The health bills in
Congress
rob you of your constitutional rights. Here are five provisions (of many) that
fail the constitutionality test and reveal Congress's disrespect for the
public:
* Section 3403 of the
Senate
health bill, establishing a commission to cut Medicare spending, says the law
can't be changed or repealed in the future. This whopper shows that Congress
thinks its work should be set in stone. Wrong. The people always have the
right to elect a new Congress to change or repeal what a previous Congress has
done.
* A Senate health-bill amendment mysteriously allocates
$100 million to an unnamed facility that "shall be affiliated with an academic
health center at a public research university in the United States that
contains a state's sole public academic medical and dental school" (Sec.
10502, p. 328-329). Why not name the facility?
Dodd: Got his pork into health bill.
This pork deal was arranged by Sen. Chris Dodd for the
University of Connecticut Health Center, although 11 hospitals in the
nation technically meet these specifications. If Congress wrote the provision
in Polish or Russian to keep the public in the dark, it would be
unconstitutional. The language is a deception. The fact that legislators
commonly do this makes it more damaging, not less so.
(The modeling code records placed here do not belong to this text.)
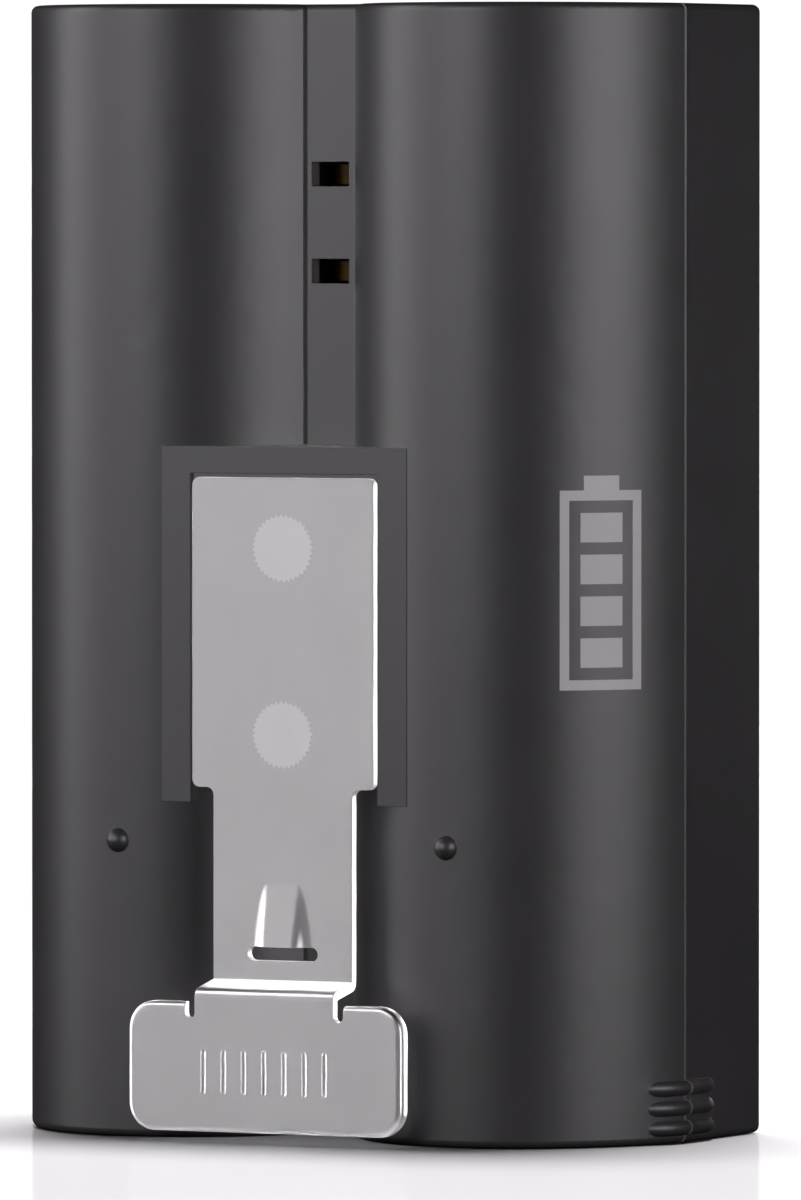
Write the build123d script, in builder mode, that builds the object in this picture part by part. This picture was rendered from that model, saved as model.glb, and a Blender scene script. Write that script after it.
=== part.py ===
from build123d import *
import os
from math import cos, pi, sin, sqrt

# A removable rechargeable battery pack: two cylindrical cells side by side in a two-lobed case,
# with a spring-steel release latch riveted to its front.
# Millimetres. +Z is up, -Y is the front, where the latch is, and +X is right seen from the front.
# The origin is the middle of the bottom end, on the plane where the two case shells meet.
# Plane.XZ looks to the front, so Plane.XZ.offset(d) lies d in front of the parting plane.

# Case
case_height = 70.0
lobe_half_width = 11.39  # half axis of a lobe's elliptical section along X, and its place along X
lobe_half_depth = 13.9  # half axis of the same ellipse along Y
lobe_centre_y = 3.25  # the ellipses are centred behind the parting plane, Y = 0
rear_face_y = 10.6
wall = 1.0
end_radius = 0.45
rear_corner_radius = 0.3
seam_depth = 0.18
seam_half_width = 0.12
side_x = lobe_half_width * (1 + sqrt(1 - (lobe_centre_y / lobe_half_depth) ** 2))

# Strip between the lobes, with the windows over the contacts
strip_half_width = 1.8
strip_front = 3.69
channel_half_width = 2.2
window_x = -0.2
window_heights = (53.5, 59.5)
window_width = 2.6
window_height = 1.52

# Tongue of the rear shell inside the front shell
tongue_inset = 0.64
tongue_depth = 0.8
tongue_gap = 0.05

# Pad that carries the latch, and its pocket
pad_front = 10.3
pad_half_width = 8.5
pad_bottom = 20.8
pad_top = 42.75
pocket_floor = 9.83
pocket_half_width = 6.5
pocket_top = 41.1
pad_core_half_width = 7.0

# Nubs and finger ribs
nub_radius = 0.75
nub_proud = 0.7
nub_height = 18.35
rib_heights = (0.97, 2.19, 3.41)
rib_radius = 0.48
rib_dive = 0.6  # how far the axis of a rib goes below the surface at its ends
rib_front_y = -2.3
rib_rear_y = 3.3

# Latch
steel = 0.6
latch_front = pocket_floor + steel
plate_half_width = 6.3
plate_bottom = 21.75
plate_top = 40.85
plate_corner_radius = 0.5
flex_height = 20.3  # the line about which the arm bends
flex_gap = 0.06
stem_half_width = 4.82
ledge_rear_height = 9.69  # the arm's two bends, at the middle of the sheet
ledge_front_height = 9.16
ledge_reach = 2.5
bend_radius = 0.35
tab_half_width = 9.5
tab_bottom = 0.62
tab_top = 8.62
tab_corner_radius = 1.7
tab_rim_depth = 0.3
tab_rim_width = 0.7
tab_edge_radius = 0.4
relief_radius = 0.33
relief_height = 7.95
catch_bottom = 12.0
catch_top = 15.95
catch_base_half_width = 2.0
catch_flat_half_width = 0.9
catch_rise = 0.77
catch_least_rise = 0.02
catch_slot_width = 4.86
catch_slot_height = 0.87

# Studs that hold the latch
stud_heights = (25.05, 36.5)
stud_head_radius = 2.1
stud_head_thickness = 0.35
stud_tooth_count = 36
stud_tooth_depth = 0.13
stud_shank_radius = 1.0
stud_length = 3.4
nut_across_flats = 4.0
nut_thickness = 1.6
running_gap = 0.03

# Cells
cell_radius = 9.05
sleeve_thickness = 0.1
cell_y = 0.2
cell_bottom = 2.0
can_length = 64.2
can_top = cell_bottom + can_length
groove_below_rim = 3.0
groove_depth = 0.45
cap_radius = 3.2
cap_height = 0.8
cap_top = can_top + cap_height
ring_thickness = 0.15
ring_outer_radius = 8.1

# Busbars
busbar_half_length = 14.5
busbar_width = 3.4
busbar_thickness = 0.15
weld_gap = 0.01
busbar_tab_length = 4.0
positive_busbar_y = -1.2

# Circuit board, in the gap between the cells
board_thickness = 0.8
board_bottom = 3.0
board_top = 66.0
board_front_y = -2.2
board_rear_y = 9.2
board_step_y = 0.5
board_step_height = 49.5
board_rib_thickness = 0.7
board_rib_gap = 0.05
board_chip_places = (  # charger, inductor, cell protector and its two switches: Y, Z, size, height
    (1.2, 14.0, 4.0, 0.9),
    (5.4, 20.0, 4.0, 1.8),
    (2.4, 26.0, 3.0, 0.8),
    (2.4, 33.0, 3.3, 1.0),
    (2.4, 38.0, 3.3, 1.0),
)
capacitor_y = 5.5
capacitor_middle_height = 28.0
capacitor_count = 9
capacitor_pitch = 4.0
capacitor_length = 1.6
capacitor_width = 0.8

# Charging receptacle and status lights at the bottom end
port_y = 5.2
port_width = 7.5
port_depth = 2.5
port_length = 5.1
port_recess = 0.35
port_wall = 0.3
port_opening_width = 8.0
port_opening_depth = 3.1
light_width = 1.0
light_inner_x = 2.2
light_y = 8.1
light_recess = 0.12
light_arm_height = 6.6
led_height = 0.7

# Contacts behind the windows
holder_half_width = 1.9
holder_front_y = -2.55
holder_rear_y = 0.4
holder_bottom = 50.6
holder_top = 62.4
blade_y = -1.0
blade_thickness = 0.2
blade_height = 1.2
tail_height = 0.9
tail_length = 4.0
tail_x = -0.52

# Temperature sensor between the board and the left cell
thermistor_x = 1.3
thermistor_y = 2.0
thermistor_height = 36.0
thermistor_length = 3.0
thermistor_radius = 0.7

# Foam over and under the cells, and tape behind them
cushion_radius = 6.0
adhesive_width = 4.0
adhesive_height = 50.0
adhesive_thickness = 0.2

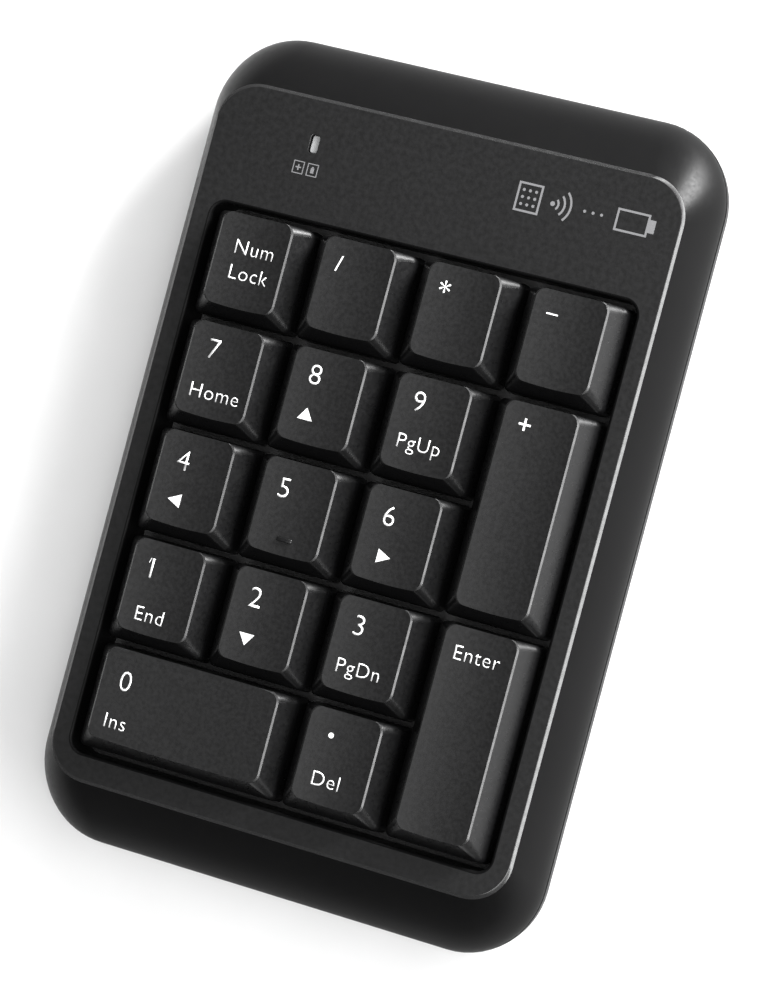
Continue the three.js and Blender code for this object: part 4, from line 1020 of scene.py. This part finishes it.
def battery_cell(name, node, cap_side):
    low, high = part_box(node)
    place = (low + high) / 2
    can_length = high.x - low.x - CELL_TIP
    deselect()
    bpy.ops.mesh.primitive_cylinder_add(vertices=48, radius=(high.y - low.y) / 2, depth=can_length,
                                        location=(place.x - cap_side * CELL_TIP / 2, place.y, place.z),
                                        rotation=(0, math.pi / 2, 0))
    cell = settle(named(name))
    bpy.ops.object.mode_set(mode="EDIT")
    pick(cell, "FACE", lambda centre, normal: normal.x * cap_side > 0.9)
    bpy.ops.mesh.inset(thickness=3.35 * MM)
    bpy.ops.mesh.extrude_region_move(TRANSFORM_OT_translate={"value": (cap_side * CELL_TIP, 0, 0)})
    bpy.ops.object.mode_set(mode="OBJECT")
    soften(cell, 0.3 * MM, 3, 40)
    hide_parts(node)
    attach(cell, "case")
    return cell


cells = [battery_cell("cell_near", "battery_front", -1), battery_cell("cell_far", "battery_rear", 1)]
print(len(cells), "cells")

# %% [markdown]
# Moulded plastic is never one flat colour. The mould's fine grain breaks up the light, the pigment
# is slightly uneven, and the edges that hands and desks rub turn paler and smoother. One recipe gives
# all of this from the place on the piece, so nothing has to be unwrapped, and each finish only sets
# its own numbers. Edges are found by comparing the true surface with a slightly rounded one.

# %% Parts of a finish
def put(tree, kind, **settings):
    node = tree.nodes.new("ShaderNode" + kind)
    for setting, value in settings.items():
        if setting in node.inputs:
            node.inputs[setting].default_value = value
        else:
            setattr(node, setting, value)
    return node


def noise(tree, place, scale, detail=3.0, stretch=(1, 1, 1)):
    mapping = put(tree, "Mapping")
    mapping.inputs["Scale"].default_value = stretch
    tree.links.new(place, mapping.inputs["Vector"])
    texture = put(tree, "TexNoise", Scale=scale, Detail=detail)
    tree.links.new(mapping.outputs["Vector"], texture.inputs["Vector"])
    return texture.outputs["Fac"]


def remap(tree, value, low, high, new_low, new_high):
    node = put(tree, "MapRange", clamp=True)
    for name, number in (("From Min", low), ("From Max", high), ("To Min", new_low), ("To Max", new_high)):
        node.inputs[name].default_value = number
    tree.links.new(value, node.inputs["Value"])
    return node.outputs["Result"]


def multiply(tree, a, b):
    node = put(tree, "Math", operation="MULTIPLY")
    for i, value in enumerate((a, b)):
        if isinstance(value, float):
            node.inputs[i].default_value = value
        else:
            tree.links.new(value, node.inputs[i])
    return node.outputs[0]


def blend_colour(tree, share, first, second, how="MIX"):
    node = put(tree, "Mix", data_type="RGBA", blend_type=how)
    for socket, value in ((node.inputs[6], first), (node.inputs[7], second)):
        if isinstance(value, tuple):
            socket.default_value = (*value, 1)
        else:
            tree.links.new(value, socket)
    tree.links.new(share, node.inputs[0])
    return node.outputs[2]


def worn_edges(tree, radius):
    """One where an edge is rounded within a radius, nothing where the surface is flat."""
    rounded = put(tree, "Bevel", samples=4, Radius=radius)
    surface = put(tree, "NewGeometry")
    dot = put(tree, "VectorMath", operation="DOT_PRODUCT")
    tree.links.new(rounded.outputs["Normal"], dot.inputs[0])
    tree.links.new(surface.outputs["Normal"], dot.inputs[1])
    return remap(tree, dot.outputs["Value"], 0.99, 0.85, 0.0, 1.0)


# %% A recipe for finishes
def finish(name, colour, roughness, grain=2600.0, depth=0.02, mottle=0.12, speckle=0.0, wear=0.25,
           metal=0.0, shine=0.5, stretch=(1, 1, 1), edge=0.25):
    """A finish with grain, uneven colour and worn edges."""
    material = bpy.data.materials.new(name)
    material.use_nodes = True
    tree = material.node_tree
    shader = tree.nodes["Principled BSDF"]
    shader.inputs["Metallic"].default_value = metal
    shader.inputs["Specular IOR Level"].default_value = shine
    place = put(tree, "TexCoord").outputs["Object"]

    fine = noise(tree, place, grain, 4.0, stretch)
    broad = noise(tree, place, 70.0, 3.0)
    pale = tuple(min(1.0, c * (1 + mottle)) for c in colour)
    dark = tuple(c * (1 - mottle) for c in colour)
    tint = blend_colour(tree, remap(tree, broad, 0.35, 0.65, 0.0, 1.0), dark, pale)
    if speckle > 0:
        spots = put(tree, "HueSaturation")
        tree.links.new(remap(tree, fine, 0.35, 0.65, 1 - speckle, 1 + speckle), spots.inputs["Value"])
        tree.links.new(tint, spots.inputs["Color"])
        tint = spots.outputs["Color"]
    if wear > 0:
        rubbed = multiply(tree, worn_edges(tree, edge * MM), remap(tree, broad, 0.3, 0.7, wear, wear * 2))
        worn = tuple(min(1.0, c * 1.9 + 0.02) for c in colour)
        tint = blend_colour(tree, rubbed, tint, worn)
    tree.links.new(tint, shader.inputs["Base Color"])
    rough = remap(tree, fine, 0.3, 0.7, roughness - 0.05, roughness + 0.05)
    tree.links.new(rough, shader.inputs["Roughness"])
    bump = put(tree, "Bump", Strength=1.0, Distance=depth * MM)
    tree.links.new(remap(tree, fine, 0.2, 0.8, 0.0, 1.0), bump.inputs["Height"])
    tree.links.new(bump.outputs["Normal"], shader.inputs["Normal"])
    return material


def coat(piece, *materials):
    piece.data.materials.clear()
    for material in materials:
        piece.data.materials.append(material)


def assign(piece, slot, test):
    """Gives a piece's second or third finish to the faces of which the test is true."""
    for face in piece.data.polygons:
        if test(face.center, face.normal):
            face.material_index = slot

# %% [markdown]
# The upper case has three finishes in one moulding: a matte deck with a fine spark-eroded grain, a
# polished line cut round its edge, whose colour is also painted paler than the deck as a highlight,
# and smoother, darker slopes. A key has three: a satin face with a fine grain, smooth skirts whose
# colour is painted darker than the face as shade, and the edge between them, which is rubbed shiny.
# The faces of each are picked by their height and slant and assigned.

# %% Black plastics
slope_finish = finish("slope_plastic", (0.0032, 0.0032, 0.0033), 0.36, grain=1400.0, depth=0.002,
                      mottle=0.05, wear=0.0, shine=0.08)
deck_finish = finish("deck_plastic", (0.0062, 0.0062, 0.0064), 0.6, shine=0.25, grain=1100.0, depth=0.012,
                     mottle=0.05, speckle=0.3, wear=0.0)
# The polished line's colour is painted paler than the deck as a highlight; its gloss is real.
deck_edge_highlight_finish = finish("polished_highlight_line", (0.015, 0.015, 0.0152), 0.2, grain=900.0, depth=0.001, mottle=0.05,
                     wear=0.0, shine=0.8)
edge_finish = finish("rubbed_edge", (0.008, 0.008, 0.0082), 0.26, grain=900.0, depth=0.001, mottle=0.05,
                     wear=0.0, shine=0.7)
# The skirts' colour is painted darker than the face as shade; their smoothness is real.
skirt_shade_finish = finish("skirt_shade_plastic", (0.0035, 0.0035, 0.0037), 0.31, grain=1500.0, depth=0.0008,
                      mottle=0.06, wear=0.0, shine=0.5)
face_finish = finish("face_plastic", (0.0078, 0.0078, 0.008), 0.5, shine=0.28, grain=1500.0, depth=0.009,
                     mottle=0.05, speckle=0.25, wear=0.0)
base_finish = finish("base_plastic", (0.0045, 0.0045, 0.0047), 0.5, grain=2200.0, depth=0.008, mottle=0.08,
                     wear=0.06, shine=0.2)
ink_finish = finish("white_ink", (0.80, 0.80, 0.80), 0.45, grain=3000.0, depth=0.002,
                    mottle=0.02, wear=0.0)
grey_ink = finish("grey_ink", (0.17, 0.17, 0.175), 0.4, grain=3000.0, depth=0.002,
                  mottle=0.03, wear=0.0)
print(len(bpy.data.materials), "materials so far")


# %% Finishes on the faces of the black pieces
def outside_well(point, room=1 * MM):
    """True past the rounded rim of the well."""
    beside = abs(point.x) > WELL_X + room
    return beside or point.y < WELL_FRONT - room or point.y > WELL_BACK + room


coat(case_top, slope_finish, deck_finish, deck_edge_highlight_finish)
assign(case_top, 1, lambda centre, normal: centre.z > DECK - 0.01 * MM and normal.z > 0.9)
assign(case_top, 2, lambda centre, normal: DECK - CHAMFER_DROP < centre.z and 0.5 < normal.z < 0.97
       and outside_well(centre))
for cap in caps.values():
    coat(cap, skirt_shade_finish, face_finish, edge_finish)
    assign(cap, 1, lambda centre, normal: centre.z > KEY_TOP - DISH_DEPTH - 0.02 * MM and normal.z > 0.93)
    assign(cap, 2, lambda centre, normal: centre.z > KEY_TOP - 1.2 * MM and 0.6 < normal.z <= 0.9)
# The homing bar takes the skirts' colour, which is painted darker than the face as shade.
coat(homing_bar, skirt_shade_finish)
for layer in prints:
    coat(layer, ink_finish)
coat(badge_layer, grey_ink)
coat(bpy.data.objects["indicator_marks"], grey_ink)
coat(case_base, base_finish)
coat(door, base_finish)
coat(knob, skirt_shade_finish)
coat(press, skirt_shade_finish)

# %% [markdown]
# What lies inside or underneath keeps the shape of its solid and gets its own finish: brushed steel,
# shiny nickel, pale silicone, clear film, green solder mask, printed sleeves and soft rubber.

# %% Finishes for the pieces that keep their shape
KEPT = {
    "key_guide_plate": finish("guide_plastic", (0.045, 0.045, 0.0455), 0.5, depth=0.01),
    "dome_mat": finish("silicone", (0.62, 0.62, 0.58), 0.6, grain=1200.0, depth=0.006, wear=0.05),
    "steel_backplate": finish("zinc_sheet", (0.5, 0.51, 0.52), 0.38, grain=500.0, metal=1.0,
                              stretch=(1, 12, 1)),
    "membrane_top_layer": finish("clear_film", (0.6, 0.63, 0.64), 0.3, grain=600.0, depth=0.004,
                                 wear=0.05),
    "membrane_spacer": finish("spacer_film", (0.7, 0.7, 0.66), 0.4, grain=700.0, depth=0.004, wear=0.05),
    "circuit_board": finish("solder_mask", (0.02, 0.12, 0.045), 0.35, grain=800.0, depth=0.01, mottle=0.3),
    "controller_chip": finish("epoxy", (0.02, 0.02, 0.021), 0.45, depth=0.01),
    "indicator_lamp": finish("lamp_epoxy", (0.6, 0.8, 0.6), 0.2, depth=0.002, wear=0.05),
    "indicator_light_pipe": finish("milky_acrylic", (0.4, 0.405, 0.41), 0.35, grain=900.0,
                                   depth=0.003, wear=0.1),
    "battery_front": finish("cell_sleeve", (0.06, 0.15, 0.28), 0.3, grain=400.0, depth=0.004, mottle=0.2),
    "battery_lead_red": finish("red_pvc", (0.45, 0.02, 0.02), 0.4, depth=0.004),
    "battery_lead_black": finish("black_pvc", (0.02, 0.02, 0.02), 0.4, depth=0.004),
    "battery_contact_positive": finish("nickel", (0.62, 0.61, 0.58), 0.25, grain=700.0, metal=1.0,
                                       depth=0.006, stretch=(1, 8, 1)),
    "rating_label": finish("label_film", (0.42, 0.42, 0.41), 0.55, grain=1800.0, depth=0.006, wear=0.1),
    "foot_front_left": finish("soft_rubber", (0.018, 0.018, 0.018), 0.85, grain=1600.0, depth=0.02,
                              mottle=0.2),
    "screw_front_left": finish("black_steel", (0.06, 0.06, 0.062), 0.35, grain=900.0, metal=1.0,
                               depth=0.006),
}
SAME = {
    "membrane_bottom_layer": "membrane_top_layer", "membrane_connector": "controller_chip",
    "battery_rear": "battery_front", "battery_contact_negative": "battery_contact_positive",
    "battery_contact_bridge": "battery_contact_positive", "power_switch_body": "screw_front_left",
    "pairing_switch": "screw_front_left",
}
for pad in feet:
    coat(pad, KEPT["foot_front_left"])
for fastener in screws:
    coat(fastener, KEPT["screw_front_left"])
coat(window, KEPT["indicator_light_pipe"])
coat(film, KEPT["rating_label"])
for piece in [mat] + domes:
    coat(piece, KEPT["dome_mat"])
coat(label_print, base_finish)
for cell in cells:
    low = min(vertex.co.x for vertex in cell.data.vertices)
    high = max(vertex.co.x for vertex in cell.data.vertices)
    coat(cell, KEPT["battery_front"], KEPT["battery_contact_positive"])
    assign(cell, 1, lambda centre, normal: centre.x < low + 1.3 * MM or centre.x > high - 1.3 * MM)
for node, piece in frame["nodes"].items():
    first = node.split("_")[0]
    if node in KEPT:
        coat(piece, KEPT[node])
    elif node in SAME:
        coat(piece, KEPT[SAME[node]])
    elif first == "foot":
        coat(piece, KEPT["foot_front_left"])
    elif first == "screw":
        coat(piece, KEPT["screw_front_left"])
    elif first == "stabiliser":
        coat(piece, KEPT["battery_contact_positive"])
    elif node in ("power_switch_slider", "pairing_button"):
        coat(piece, skirt_shade_finish)
    else:
        coat(piece, base_finish)

# %% [markdown]
# The keypad lies on a plain pale floor under four soft boxes. The main one is a long strip at the
# right, which draws a bright line on the right edge of each key and of the deck. A weak strip behind
# does the same for the back edges. A small strong one stands low behind the back right corner and
# shines along the rounded corners of the keys and the case. A large one overhead fills the faces,
# and the surroundings stay dim, so the plastic reads black.

# %% Floor and lights
deselect()
bpy.ops.mesh.primitive_plane_add(size=6, location=(0, 0, 0))
floor = named("floor")
coat(floor, finish("floor_paper", (0.86, 0.86, 0.86), 0.9, grain=300.0, depth=0.01,
                   mottle=0.01, wear=0.0))


def soft_box(name, place, aim, width, height, power):
    direction = Vector(aim) - Vector(place)
    turn = direction.to_track_quat("-Z", "Y").to_euler()
    bpy.ops.object.light_add(type="AREA", location=place, rotation=turn)
    light = bpy.context.active_object
    light.name = name
    light.data.shape = "RECTANGLE"
    light.data.size = width
    light.data.size_y = height
    light.data.energy = power
    return light


soft_box("right_strip", (0.87, 0.2, 0.62), (0, 0, 0.01), 2.0, 0.26, 16.0)
soft_box("back_strip", (0.3, 1.0, 0.5), (0, 0, 0.01), 1.3, 0.16, 6.0)
soft_box("low_back_light", (0.58, 0.76, 0.17), (0, 0, 0.01), 0.42, 0.28, 42.0)
soft_box("top_light", (0.45, -0.45, 1.4), (0, 0, 0), 1.2, 1.2, 18.0)

world = bpy.data.worlds.new("studio")
bpy.context.scene.world = world
world.use_nodes = True
world.node_tree.nodes["Background"].inputs["Color"].default_value = (1, 1, 1, 1)
world.node_tree.nodes["Background"].inputs["Strength"].default_value = 0.2
bpy.context.scene.view_settings.view_transform = "Standard"
print(len(bpy.data.lights), "lights")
* The bills require you to enroll in a "qualified health
plan," whether you want it or not. Forcing people to buy insurance obviously
reduces the number of uninsured. But Congress doesn't have the authority to
force people to buy a product.
Sen. Orin Hatch (R-Nev.) said on the Senate floor, "If Congress may require
individuals to purchase a particular good or service . . . We could simply
require that Americans buy certain cars . . . for that matter, we could attack
the problem of obesity by requiring Americans to buy fruits and vegetables."
Some Congress members claim the "general welfare clause" of the
Constitution empowers them to impose a mandate. But they're taking the phrase
out of context. The Constitution gives Congress power to tax and spend for the
general welfare, but not to make other kinds of laws for the general welfare.
The Senate bill (pages 320-324) claims the "interstate commerce" clause of
the Constitution gives Congress this authority. But for half a century, states
have regulated health insurance. In fact, individuals are barred from buying
insurance in any state except where they live, the antithesis of interstate
commerce.
Congressional majorities have frequently resorted to the commerce clause
to justify their lawmaking. In FDR's first term, Congress cited it to pass the
National Industrial Recovery Act, which gave the federal government power to
micromanage local businesses, setting wages and hours and even barring
customers from selecting their live chickens at the butcher. Two Brooklyn
brothers, owners of Schechter Poultry Corp., a kosher chicken business,
challenged that interference. In 1935, the US Supreme Court ruled the NIRA
unconstitutional.
In 1995, the high court again admonished Congress against using the
commerce clause as a basis for expanded lawmaking, even when the purpose is as
worthy as keeping handguns out of a school zone (US v. Lopez). The court ruled
that Congress must stick to its enumerated powers and leave states to police
school zones (and, perhaps, mandate health insurance).
* Never before has the federal government intruded into
decisions made by doctors for privately insured patients, except on narrow
issues such as drug safety. Nothing in the Constitution permits it. But the
Senate bill makes you enroll in a plan and then says that only doctors who do
what the government dictates can be paid by your plan.
"Qualified plans" can contract only with a doctor who "implements such
mechanisms to improve health-care quality as the [current or future] secretary
[of Health and Human Services] may by regulation require" (Sec. 1311, p.
148-49). That covers all of medicine, from heart care to child birth, stents
to mammograms.
* Finally, the "takings clause" of the Fifth Amendment
bars government from taking your property without compensation. It should
protect everyone, no matter how unpopular -- even insurance companies, but
Congress ignored it in writing the health bill. The Senate version goes beyond
reining in insurance-company abuses, a just cause, and actually caps
insurance-company profit margins at well below current levels, robbing
shareholders.
Next year, Congress could impose similar caps on profit margins of bodegas,
pizzerias and grocers, by arguing that food -- also a necessity -- is too
expensive. Your business could be next.
In 2010, ordinary citizens will have to stand up for their constitutional
rights, just as the Schechter brothers did 75 years ago. Congress members
swear to uphold the Constitution, but it appears many are ignorant of what it
says. They should be mandated to take a course, as pilots and doctors are.
Congress needs to be reminded that the Constitution defines and limits its
powers.
Betsy McCaughey, a former New York lieutenant governor, is author of
"Government by Choice: Inventing the United States Constitution."